[v2] LoongArch: Add overflow check and new relaxations when relaxing pcalau12i+ld.d
Checks
Context |
Check |
Description |
linaro-tcwg-bot/tcwg_binutils_build--master-arm |
success
|
Build passed
|
linaro-tcwg-bot/tcwg_binutils_build--master-aarch64 |
success
|
Build passed
|
linaro-tcwg-bot/tcwg_binutils_check--master-aarch64 |
success
|
Test passed
|
linaro-tcwg-bot/tcwg_binutils_check--master-arm |
success
|
Test passed
|
Commit Message
For pcalau12i+ld.d that can be relaxed, the relaxation is
pcalau12i+ld.d => pcalau12i+addi.d => pcaddi and there is no
overflow check.
So the overflow check in the pcalau12i+ld.d relaxation and the
relaxation of pcalau12i+ld.d => pcaddi are added.
Changes from v1:
* Add relaxation for pcalau12i+ld.d=>pcaddi.
* Update test cases.
v1: https://sourceware.org/pipermail/binutils/2024-November/137597.html
---
bfd/elfnn-loongarch.c | 65 ++++++++++++---
.../ld-loongarch-elf/ld-loongarch-elf.exp | 1 +
ld/testsuite/ld-loongarch-elf/relax-got.d | 79 +++++++++++++++++++
ld/testsuite/ld-loongarch-elf/relax-got.ld | 31 ++++++++
ld/testsuite/ld-loongarch-elf/relax-got.s | 69 ++++++++++++++++
5 files changed, 233 insertions(+), 12 deletions(-)
create mode 100644 ld/testsuite/ld-loongarch-elf/relax-got.d
create mode 100644 ld/testsuite/ld-loongarch-elf/relax-got.ld
create mode 100644 ld/testsuite/ld-loongarch-elf/relax-got.s
Comments
On Fri, 2024-11-15 at 10:51 +0800, Lulu Cai wrote:
> For pcalau12i+ld.d that can be relaxed, the relaxation is
> pcalau12i+ld.d => pcalau12i+addi.d => pcaddi and there is no
> overflow check.
>
> So the overflow check in the pcalau12i+ld.d relaxation and the
> relaxation of pcalau12i+ld.d => pcaddi are added.
>
> Changes from v1:
> * Add relaxation for pcalau12i+ld.d=>pcaddi.
Why do we need this?
/* snip */
> - if (relax_func (abfd, sec, sym_sec, rel, symval,
> - info, again, max_alignment)
> - && relax_func == loongarch_relax_pcala_ld)

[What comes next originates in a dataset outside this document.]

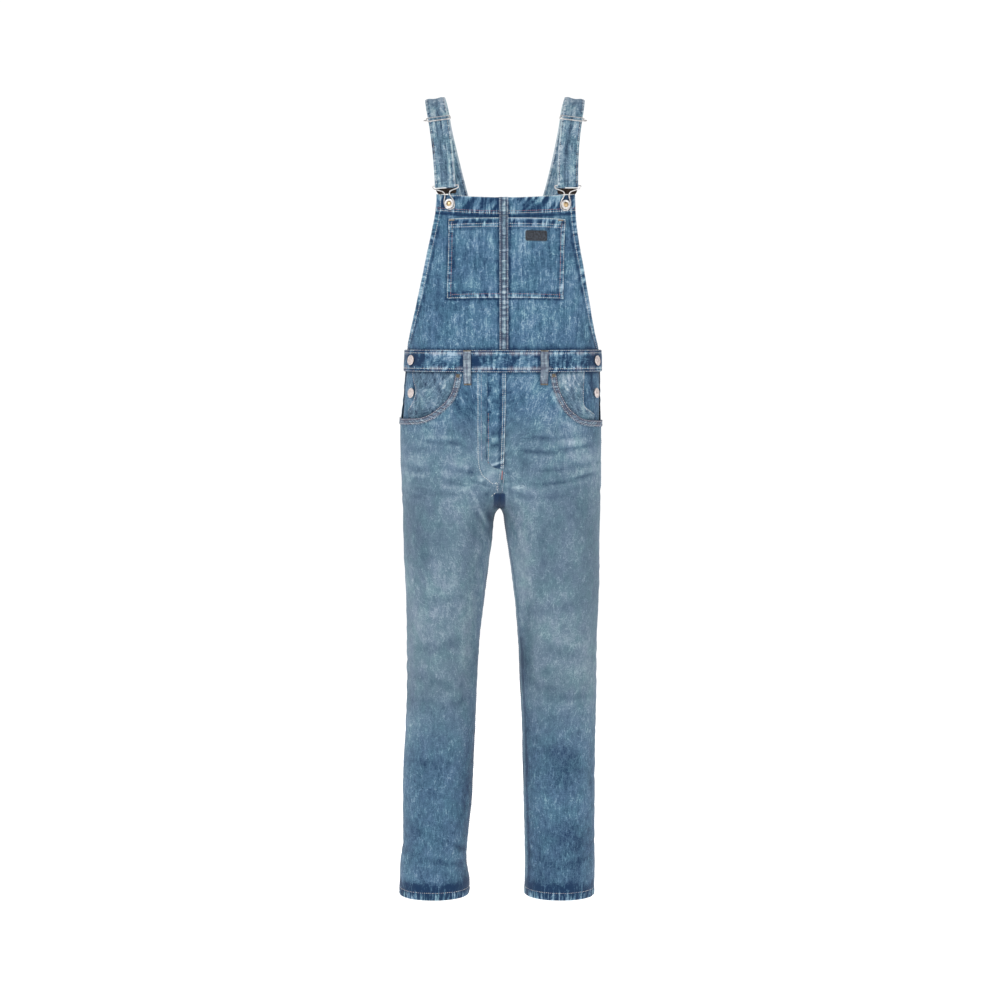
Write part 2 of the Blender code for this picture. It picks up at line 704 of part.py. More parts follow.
def belt_loop(loop, material):
    """A strip that stands over the waistband and is sewn down above and below it."""
    angle = angle_at(LEFT, abs(loop.x), BAND_TOP_Z) * (1 if loop.station is front_station else -1)
    top = waist_z(BAND_TOP_Z, angle) - 0.0005
    band_bottom = waist_z(BAND_BOTTOM_Z, angle)
    heights = [top, top - 0.008, (top + band_bottom) / 2, band_bottom + 0.006]
    heights += [band_bottom - 0.006, band_bottom - 0.014, band_bottom - LOOP_DROP]
    over_band = BAND_GAP + BAND_THICK + BAND_PUFF + SEAM_GAP
    rises = [over_band, over_band, over_band + LOOP_BOW, over_band + 0.0006]
    rises += [over_band - 0.0010, SEAM_GAP + 0.0006, SEAM_GAP]
    grid = []
    for height in heights:
        row = []
        for part in (-0.5, 0.0, 0.5):
            row.append(loop.station(loop.x + LOOP_WIDTH * part, height))
        grid.append(row)

    def inner(row, column):
        return rises[row]

    def outer(row, column):
        return rises[row] + LOOP_THICK

    return cloth(loop.name, grid, inner, outer, material)


# ================================================================ bib
BibRow = namedtuple("BibRow", "z right left")
BIB_EDGE = (
    BibRow(-0.190, 0.1240, 0.1320),
    BibRow(-0.228, 0.1268, 0.1336),
    BibRow(-0.265, 0.1343, 0.1375),
    BibRow(-0.308, 0.1439, 0.1449),
    BibRow(-0.352, 0.1536, 0.1526),
    BibRow(-0.395, 0.1636, 0.1605),
    BibRow(-0.438, 0.1745, 0.1690),
    BibRow(-0.477, 0.1830, 0.1786),
    BibRow(-0.510, 0.1838, 0.1790),
)
BIB_TOP_Z = -0.2050             # in the middle
BIB_CORNER_RISE = 0.0095        # the straps pull the corners up
BIB_SIDE_HEM = 0.0130
BIB_TOP_HEM = 0.0310
BIB_COLUMNS = (0.0, 0.2, 0.4, 0.6, 0.8, 1.0)
BIB_ROWS = 10


def bib_edge(side, z):
    return table_value(BIB_EDGE, SIDE_NAME[side], z)


def bib_top_z(side, across):
    """The height of the bib's top edge at a distance from the centre line."""
    return BIB_TOP_Z + BIB_CORNER_RISE * (across / bib_edge(side, BIB_TOP_Z)) ** 2


def bib_half(side, material):
    grid = []
    for step in range(BIB_ROWS + 2):
        row = []
        for part in BIB_COLUMNS + (None, None):
            z = BIB_TOP_Z
            for _ in range(3):
                edge = bib_edge(side, z)
                hem = edge - BIB_SIDE_HEM
                if part is None:
                    across = hem + STEP_RUN if len(row) == len(BIB_COLUMNS) else edge
                else:
                    across = SEAM_GAP / 2 + (hem - SEAM_GAP / 2) * part
                top = bib_top_z(side, across)
                bottom = waist_z(WAIST_SEAM_Z, angle_at(side, across, WAIST_SEAM_Z)) + SEAM_GAP
                hem_z = top - BIB_TOP_HEM
                if step == 0:
                    z = top
                elif step == 1:
                    z = hem_z
                else:
                    z = hem_z - STEP_RUN + (bottom - hem_z + STEP_RUN) * (step - 2) / (BIB_ROWS - 1)
            row.append(body_station(side, angle_at(side, across, z), z))
        grid.append(row)

    def inner(row, column):
        folded = row <= 1 or column >= len(BIB_COLUMNS)
        return -WALL - (HEM_FOLD if folded else 0)

    return cloth("bib_" + SIDE_NAME[side], grid, inner, 0, material, half=side)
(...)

> - loongarch_relax_pcala_addi (abfd, sec, sym_sec, rel, symval,
> - info, again, max_alignment);
If pcalau12i + ld.d can be relaxed to pcaddi, here the pair will be
relaxed to pcalau12i + addi.d by loongarch_relax_pcala_ld and then
further relaxed to pcaddi anyway.
On 11/15/24 2:13 PM, Xi Ruoyao wrote:
> On Fri, 2024-11-15 at 10:51 +0800, Lulu Cai wrote:
>> For pcalau12i+ld.d that can be relaxed, the relaxation is
>> pcalau12i+ld.d => pcalau12i+addi.d => pcaddi and there is no
>> overflow check.
>>
>> So the overflow check in the pcalau12i+ld.d relaxation and the
>> relaxation of pcalau12i+ld.d => pcaddi are added.
>>
>> Changes from v1:
>> * Add relaxation for pcalau12i+ld.d=>pcaddi.
> Why do we need this?
>
> /* snip */
>
>> - if (relax_func (abfd, sec, sym_sec, rel, symval,
>> - info, again, max_alignment)
>> - && relax_func == loongarch_relax_pcala_ld)
>> - loongarch_relax_pcala_addi (abfd, sec, sym_sec, rel, symval,
>> - info, again, max_alignment);
> If pcalau12i + ld.d can be relaxed to pcaddi, here the pair will be
> relaxed to pcalau12i + addi.d by loongarch_relax_pcala_ld and then
> further relaxed to pcaddi anyway.
>
The idea here is to do the relaxation of pcalau12i + ld.d once instead
of twice if possible.
But is this necessary in your opinion?
On Fri, 2024-11-15 at 15:09 +0800, Lulu Cai wrote:
> On 11/15/24 2:13 PM, Xi Ruoyao wrote:
> > On Fri, 2024-11-15 at 10:51 +0800, Lulu Cai wrote:
> > > For pcalau12i+ld.d that can be relaxed, the relaxation is
> > > pcalau12i+ld.d => pcalau12i+addi.d => pcaddi and there is no
> > > overflow check.
> > >
> > > So the overflow check in the pcalau12i+ld.d relaxation and the
> > > relaxation of pcalau12i+ld.d => pcaddi are added.
> > >
> > > Changes from v1:
> > > * Add relaxation for pcalau12i+ld.d=>pcaddi.
> > Why do we need this?
> >
> > /* snip */
> >
> > > - if (relax_func (abfd, sec, sym_sec, rel, symval,
> > > - info, again, max_alignment)
> > > - && relax_func == loongarch_relax_pcala_ld)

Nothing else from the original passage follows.